My board position was overwhelming and my life total was comfortable; meanwhile I had a 4/4 flyer my opponent had no good answer to. There was pretty much no way for him to reverse the board such that the Paladin would be too slow to turn things back in my favor; even if he managed to pull off eight or ten goblins he would remain in trouble, and that would require that his hand and the following two draws be pretty much perfect.

At the same time, I had exactly one meaningful card left in my hand — the Paladin. I played him without thought, sure that I was putting the final nail in my opponent’s coffin. It wouldn’t have surprised me if he drew for his turn and scooped with a comment like, “Nice deck,” or a more polite, “ggs, gl if you play out the finals.” My opponent, meanwhile, had access to RR and W; it was at least theoretically possible for him to answer my Paladin with Wrath of Guy.

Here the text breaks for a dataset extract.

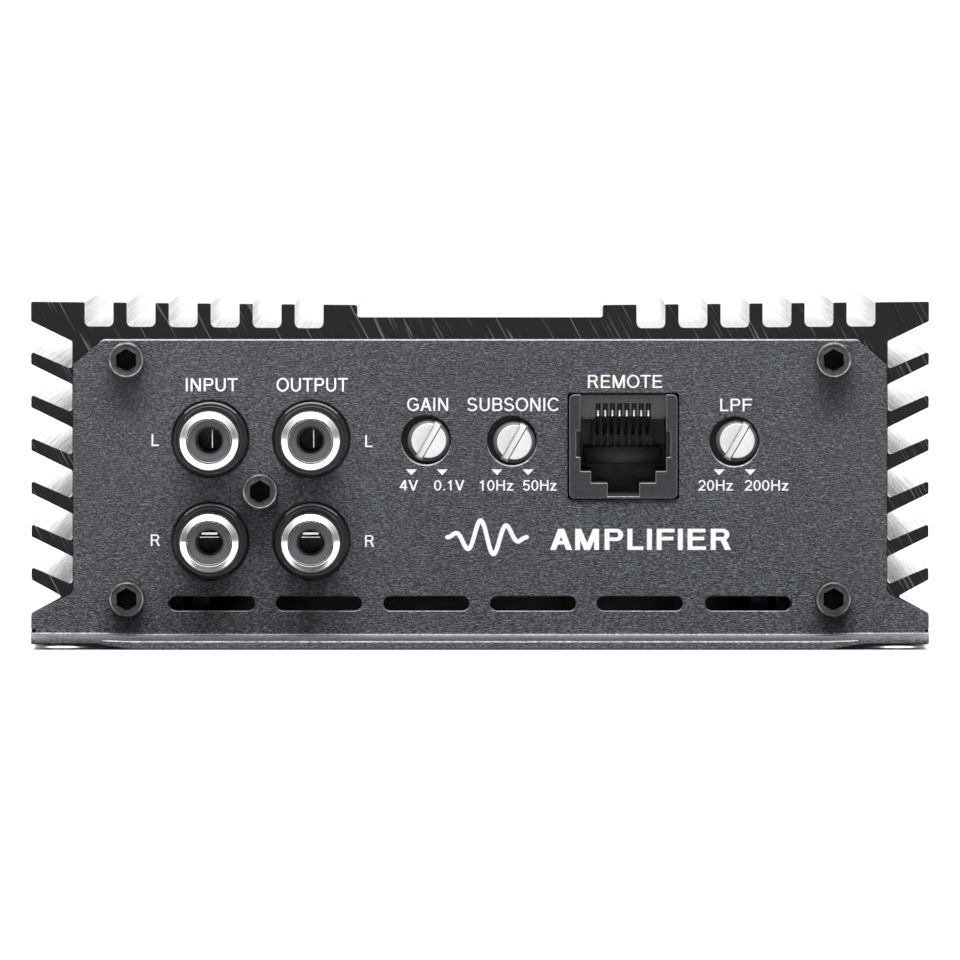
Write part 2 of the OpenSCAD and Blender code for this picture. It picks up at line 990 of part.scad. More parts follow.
module output_inductor_winding() {
    color(copper)
        ring_winding(inductor_at, inductor_size, inductor_wire, 20, 320);
}

module input_choke_core() {
    color(iron_yellow)
        ring_core(choke_at, choke_size);
}

module input_choke_winding() {
    color(copper)
        ring_winding(choke_at, choke_size, choke_wire, 30, 300);
}

capacitor_at = [
    [-30, -52], [-11, -52], [8, -52], [27, -52], [-30, 22], [-10, 22], [10, 22], [30, 22]
];
capacitor_r = 8;
capacitor_h = 25;
capacitor_lift = 1.2;
capacitor_groove = [3, 0.5, 0.6]; // height, depth and half width of the crimp

module capacitor_cans() {
    bottom_edge = 0.4;
    top_edge = 0.6;
    vent = [0.6, 0.5];
    groove_z = capacitor_groove[0];
    groove_w = capacitor_groove[2];
    color(sleeve_blue)
        for (p = capacitor_at)
            translate([p[0], p[1], board_top + capacitor_lift])
                difference() {
                    rotate_extrude()
                        polygon([
                            [0, 0],
                            [capacitor_r - bottom_edge, 0],
                            [capacitor_r, bottom_edge],
                            [capacitor_r, groove_z],
                            [capacitor_r - capacitor_groove[1], groove_z + groove_w],
                            [capacitor_r, groove_z + 2 * groove_w],
                            [capacitor_r, capacitor_h - top_edge],
                            [capacitor_r - top_edge, capacitor_h],
                            [0, capacitor_h]
                        ]);
                    for (turn = [0, 90])
                        translate([0, 0, capacitor_h])
                            rotate([0, 0, turn])
                                cube([capacitor_r, vent[0], vent[1]], center = true);
                }
}

module capacitor_seals() {
    seal_r = capacitor_r - 1;
    color(black_plastic)
        for (p = capacitor_at)
            translate([p[0], p[1], board_top + fit_gap])
                cylinder(r = seal_r, h = capacitor_lift - 2 * fit_gap);
}

transistor_y = [-42, -18, 17, 28, 52];
transistor_w = 10.2;
transistor_t = 4.5;
transistor_h = 15.5;
transistor_z = 15;
pad_t = 0.3;
pad_edge = 0.3;
transistor_face_x = cavity_half_w - pad_t - 2 * fit_gap;
tab_h = 6;
tab_t = 1.3;
tab_hole_r = 1.8;
tab_hole_drop = 2.8;
lead_pitch = 2.54;
lead_w = 0.8;
lead_t = 0.5;
lead_clear = 1; // height of the legs above the rail they pass over

// A row of power transistors standing against the right-hand wall
module transistor_row() {
    for (y = transistor_y)
        difference() {
            union() {
                box([transistor_face_x - transistor_t, y - transistor_w / 2, transistor_z],
                    [transistor_face_x, y + transistor_w / 2,
                     transistor_z + transistor_h - tab_h]);
                box([transistor_face_x - tab_t, y - transistor_w / 2, transistor_z],
                    [transistor_face_x, y + transistor_w / 2, transistor_z + transistor_h]);
            }
            translate([transistor_face_x - tab_t - cut, y,
                       transistor_z + transistor_h - tab_hole_drop])
                rotate([0, 90, 0])
                    cylinder(r = tab_hole_r, h = tab_t + 2 * cut);
        }
}

// Their legs, bent over the rail and down to the board
module transistor_leads() {
    lead_x = transistor_face_x - transistor_t / 2;
    foot_x = board_half_w - 3 * lead_t;
    low_z = rail_low_z + lead_clear;
    for (y = transistor_y, k = [-1:1])
        translate([0, y + k * lead_pitch - lead_w / 2, 0]) {
            box([lead_x - lead_t / 2, 0, low_z],
                [lead_x + lead_t / 2, lead_w, transistor_z - fit_gap]);
            box([foot_x, 0, low_z], [lead_x + lead_t / 2, lead_w, low_z + lead_t]);
            box([foot_x, 0, board_top + fit_gap], [foot_x + lead_t, lead_w, low_z + lead_t]);
        }
}

module supply_transistors() {
    color(black_plastic)
        mirror([1, 0, 0])
            transistor_row();
}

module supply_transistor_leads() {
    color(steel)
        mirror([1, 0, 0])
            transistor_leads();
}

module output_transistors() {
    color(black_plastic)
        transistor_row();
}

module output_transistor_leads() {
    color(steel)
        transistor_leads();
}

module thermal_pads() {
    color(pad_grey)
        both_sides()
            for (y = transistor_y)
                box([cavity_half_w - pad_t - fit_gap, y - transistor_w / 2 - pad_edge,
                     transistor_z - pad_edge],
                    [cavity_half_w - fit_gap, y + transistor_w / 2 + pad_edge,
                     transistor_z + transistor_h - tab_h - pad_edge]);
}

clamp_w = 2.5;
clamp_over = [6, 3.5]; // beyond the end transistors, and above the screws
clamp_back_x = transistor_face_x - transistor_t - fit_gap;
clamp_head = [2.8, 2];

// Flat bar that presses the transistors against the wall
module clamp_bar() {
    last = len(transistor_y) - 1;
    difference() {
        box([clamp_back_x - clamp_w, transistor_y[0] - clamp_over[0], transistor_z + 1],
            [clamp_back_x, transistor_y[last] + clamp_over[0], clamp_screw_z + clamp_over[1]]);
        for (y = clamp_screw_y)
            translate([clamp_back_x - clamp_w - cut, y, clamp_screw_z])
                rotate([0, 90, 0])
                    cylinder(r = clear_r, h = clamp_w + 2 * cut);
    }
}

module left_clamp_bar() {
    color(steel)
        mirror([1, 0, 0])
            clamp_bar();
}

module right_clamp_bar() {
    color(steel)
        clamp_bar();
}

module clamp_screws() {
    seat_x = clamp_back_x - clamp_w - fit_gap;
    shank_l = cavity_half_w + clamp_bore_l - 0.4 - seat_x;
    color(steel)
        both_sides()
            for (y = clamp_screw_y)
                translate([seat_x, y, clamp_screw_z])
                    rotate([0, -90, 0])
                        pan_screw(screw_r, clamp_head[0], clamp_head[1], shank_l);
}

// Small integrated circuits on both boards
module control_chips() {
    small = [9, 6, 1.9];
    large = [10, 6, 2.2];
    color(black_plastic) {
        for (x = [-8, 8, 24])
            translate([x, 18 - half_l, control_top + fit_gap])
                cube(small);
        for (y = [64, 76])
            translate([-8, y, board_top + fit_gap])
                cube(large);
    }
}

// ---------- rear connectors ----------

// A plastic housing with a space for each metal block and its cable and screw openings
module terminal_housing(x, z, ports, port_r, screws_r) {
    difference() {
        box([x[0], half_l - terminal_in, z[0]], [x[1], face_y + terminal_out, z[1]]);
        for (i = [0:len(ports) - 1]) {
            rod(ports[i], (z[0] + z[1]) / 2, port_r[i] + port_flare, face_y,
                terminal_out + cut);
            box([ports[i] - port_r[i] - block_side, half_l - terminal_in - cut,
                 z[0] + terminal_wall],
                [ports[i] + port_r[i] + block_side, face_y + terminal_out - terminal_wall,
                 z[1] - terminal_wall]);
            translate([ports[i], face_y + terminal_out / 2, z[1] - terminal_wall - cut])
                cylinder(r = screws_r[i] + port_flare, h = terminal_wall + 2 * cut);
        }
    }
}

// The metal blocks that take the bare cable ends
module terminal_blocks(z, ports, port_r, screws_r) {
    gap = block_gap_in;
    for (i = [0:len(ports) - 1])
        difference() {
            box([ports[i] - port_r[i] - block_side + gap, half_l - terminal_in + block_in,
                 z[0] + terminal_wall + gap],
                [ports[i] + port_r[i] + block_side - gap, face_y + terminal_out - terminal_wall - gap,
                 z[1] - terminal_wall - gap]);
            rod(ports[i], (z[0] + z[1]) / 2, port_r[i], face_y - port_in,
                terminal_out + port_in + cut);
            translate([ports[i], face_y + terminal_out / 2, (z[0] + z[1]) / 2])
                cylinder(r = screws_r[i] + gap, h = z[1]);
        }
}

// Slotted set screws in the top of the blocks, backed off so that the ports are clear
module terminal_screws(z, ports, port_r, screws_r) {
    for (i = [0:len(ports) - 1])
        translate([ports[i], face_y + terminal_out / 2, 0])
            difference() {
                translate([0, 0, (z[0] + z[1]) / 2 + port_r[i] + set_screw_lift])
                    cylinder(r = screws_r[i], h = (z[1] - z[0]) / 2 - port_r[i] - port_flare
                             - set_screw_lift);
                box([-screws_r[i] - cut, -terminal_slot[0] / 2, z[1] - terminal_slot[1]],
                    [screws_r[i] + cut, terminal_slot[0] / 2, z[1]]);
            }
}

speaker_ports_r = [for (p = speaker_ports) speaker_port_r];
speaker_screws_r = [for (p = speaker_ports) speaker_screw_r];

module power_terminal_housing() {
    color(black_plastic)
        terminal_housing(power_x, power_z, power_ports, power_port_r, power_screw_r);
}

module power_terminal_blocks() {
    color(gold)
        terminal_blocks(power_z, power_ports, power_port_r, power_screw_r);
}

module power_terminal_screws() {
    color(steel)
        terminal_screws(power_z, power_ports, power_port_r, power_screw_r);
}

module speaker_terminal_housing() {
    color(black_plastic)
        terminal_housing(speaker_x, speaker_z, speaker_ports, speaker_ports_r,
                         speaker_screws_r);
}

module speaker_terminal_blocks() {
    color(gold)
        terminal_blocks(speaker_z, speaker_ports, speaker_ports_r, speaker_screws_r);
}

module speaker_terminal_screws() {
    color(steel)
        terminal_screws(speaker_z, speaker_ports, speaker_ports_r, speaker_screws_r);
}

// Block behind the rear panel with two upright blade fuse sockets
module fuse_holder() {
    clip_x = blade_t / 2 + clip_t + 0.15;
    color(black_plastic)
        difference() {
            box([fuse_holder_x[0], half_l - terminal_in, fuse_holder_z[0]],
                [fuse_holder_x[1], face_y + fuse_holder_out, fuse_holder_z[1]]);
            for (x = fuse_x) {
                box([x - fuse_t / 2 - fuse_gap, face_y + fuse_holder_out - fuse_sunk,
                     fuse_z - fuse_h / 2 - fuse_gap],
                    [x + fuse_t / 2 + fuse_gap, face_y + fuse_holder_out + cut,
                     fuse_z + fuse_h / 2 + fuse_gap]);
                for (side = [-1, 1])
                    translate([x, 0, fuse_z + side * blade_gap / 2])
                        box([-clip_x, half_l - terminal_in - cut, -blade_w / 2 - fuse_gap],
                            [clip_x, face_y + cut, blade_w / 2 + fuse_gap]);
            }
        }
}

module fuse_bodies() {
    seat_y = fuse_seat_y;
    waist = fuse_waist;
    color(fuse_green)
        for (x = fuse_x)
            difference() {
                union() {
                    box([x - fuse_t / 2, seat_y + fuse_body_l - fuse_cap_l, fuse_z - fuse_h / 2],
                        [x + fuse_t / 2, seat_y + fuse_body_l, fuse_z + fuse_h / 2]);
                    box([x - fuse_t / 2 + waist[0], seat_y, fuse_z - fuse_h / 2 + waist[1]],
                        [x + fuse_t / 2 - waist[0], seat_y + fuse_body_l - cut,
                         fuse_z + fuse_h / 2 - waist[1]]);
                }
                for (side = [-1, 1])
                    translate([x, 0, fuse_z + side * blade_gap / 2])
                        box([-blade_t / 2 - fit_gap, seat_y - cut, -blade_w / 2 - fit_gap],
                            [blade_t / 2 + fit_gap, seat_y + blade_seat_l + fuse_gap,
                             blade_w / 2 + fit_gap]);
            }
}

module fuse_blades() {
    color(steel)
        for (x = fuse_x, side = [-1, 1])
            translate([x, 0, fuse_z + side * blade_gap / 2])
                box([-blade_t / 2, fuse_seat_y - blade_l, -blade_w / 2],
                    [blade_t / 2, fuse_seat_y + blade_seat_l, blade_w / 2]);
}

// Spring leaves on each side of every blade
module fuse_clips() {
    color(gold)
        for (x = fuse_x, side = [-1, 1], hand = [0, 1])
            translate([x, 0, fuse_z + side * blade_gap / 2])
                mirror([hand, 0, 0])
                    box([blade_t / 2 + fit_gap, half_l - terminal_in + block_in, -blade_w / 2],
                        [blade_t / 2 + fit_gap + clip_t, face_y - fuse_gap, blade_w / 2]);
}

module status_lamps() {
    stem_l = lamp_stem_l + panel_t;
    color(lens_green)
        for (x = lamp_x)
            translate([x, half_l - lamp_stem_l, lamp_z])
                rotate([-90, 0, 0])
                    rotate_extrude()
                        polygon([
                            [0, 0],
                            [lamp_r + lamp_rim, 0],
                            [lamp_r + lamp_rim, lamp_flange_t],
                            [lamp_r, lamp_flange_t],
                            [lamp_r, stem_l],
                            [lamp_r - lamp_rim, stem_l + lamp_rim],
                            [0, stem_l + lamp_rim]
                        ]);
}

// ---------- assembly ----------

heatsink();
front_panel();
rear_panel();
bottom_plate();
insulating_sheet();
front_panel_screws();
jack_block_screw();
rear_panel_screws();
bottom_plate_screws();
rca_housing();
input_left_shell();
input_right_shell();
output_left_shell();
output_right_shell();
rca_insulators();
rca_center_contacts();
gain_pot_body();
gain_pot_shaft();
subsonic_pot_body();
subsonic_pot_shaft();
lowpass_pot_body();
lowpass_pot_shaft();
pot_terminals();
remote_jack_housing();
remote_jack_contacts();
main_board();
control_board();
board_header();
board_standoffs();
board_screws();
transformer_core();
transformer_windings();
output_inductor_core();
output_inductor_winding();
input_choke_core();
input_choke_winding();
capacitor_cans();
capacitor_seals();
supply_transistors();
supply_transistor_leads();
output_transistors();
output_transistor_leads();
thermal_pads();
left_clamp_bar();
right_clamp_bar();
clamp_screws();
control_chips();
power_terminal_housing();
power_terminal_blocks();
power_terminal_screws();
speaker_terminal_housing();
speaker_terminal_blocks();
speaker_terminal_screws();
fuse_holder();
fuse_bodies();
fuse_blades();
fuse_clips();
status_lamps();
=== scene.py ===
import json
import random
from math import acos, ceil, copysign, cos, hypot, pi, radians, sin, tan

import bmesh
import bpy
from mathutils import Matrix, Vector, geometry


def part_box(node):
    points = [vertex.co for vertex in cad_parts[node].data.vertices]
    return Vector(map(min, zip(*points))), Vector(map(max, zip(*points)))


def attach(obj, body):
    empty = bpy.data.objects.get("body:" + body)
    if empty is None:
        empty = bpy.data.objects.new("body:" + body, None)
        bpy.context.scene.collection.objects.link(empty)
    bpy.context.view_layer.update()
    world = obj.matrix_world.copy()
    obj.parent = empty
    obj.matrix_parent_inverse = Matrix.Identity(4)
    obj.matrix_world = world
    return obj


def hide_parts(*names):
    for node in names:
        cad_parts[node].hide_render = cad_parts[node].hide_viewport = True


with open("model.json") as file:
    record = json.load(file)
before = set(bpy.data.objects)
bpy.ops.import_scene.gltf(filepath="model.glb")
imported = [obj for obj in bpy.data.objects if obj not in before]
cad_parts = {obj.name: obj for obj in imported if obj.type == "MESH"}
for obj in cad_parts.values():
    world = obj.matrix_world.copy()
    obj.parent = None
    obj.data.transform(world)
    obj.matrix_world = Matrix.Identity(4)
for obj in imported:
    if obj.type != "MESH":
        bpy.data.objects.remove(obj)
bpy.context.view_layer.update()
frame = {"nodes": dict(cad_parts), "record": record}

MM = 0.001
BODY = "chassis"

# ---- dimensions, in mm
HALF_W, HALF_L, BODY_H = (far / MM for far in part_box("heatsink")[1])
PANEL_T = 1.2
FACE_Y = HALF_L + PANEL_T
FLANGE_L = 14.0
FLANGE_Y = FACE_Y + FLANGE_L
THROUGH = (-FACE_Y - 0.6, -HALF_L + 0.6)     # the length of a cutter through the front sheet
HALF_TURN = Matrix.Rotation(pi, 4, "Z")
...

When to add to a superior board position is a common judgment call. I’m not saying it was wrong to play out the Paladin just because one rare (requiring WW when my opponent had only shown me two Plains total in the entire match) would bust it — but playing out a game-altering bomb that is your last spell is worth at least a moment of thought.

The main point of all this is that it isn’t enough just to identify your mistakes and berate yourself for them. You need to look at the root cause of the mistake and then examine other games (especially ones that you won) for other examples of that root cause. You can auto-block your opponent’s desperate alpha strike and almost always win — but on rare occasions you will lose to something you could have foreseen and played around. Unless you recognize the underlying problems — in my case getting mentally lazy once the game seemed utterly in control and choosing “total control” with no resources in hand to “really good board” with a bomb in hand — you can’t expect to solve them.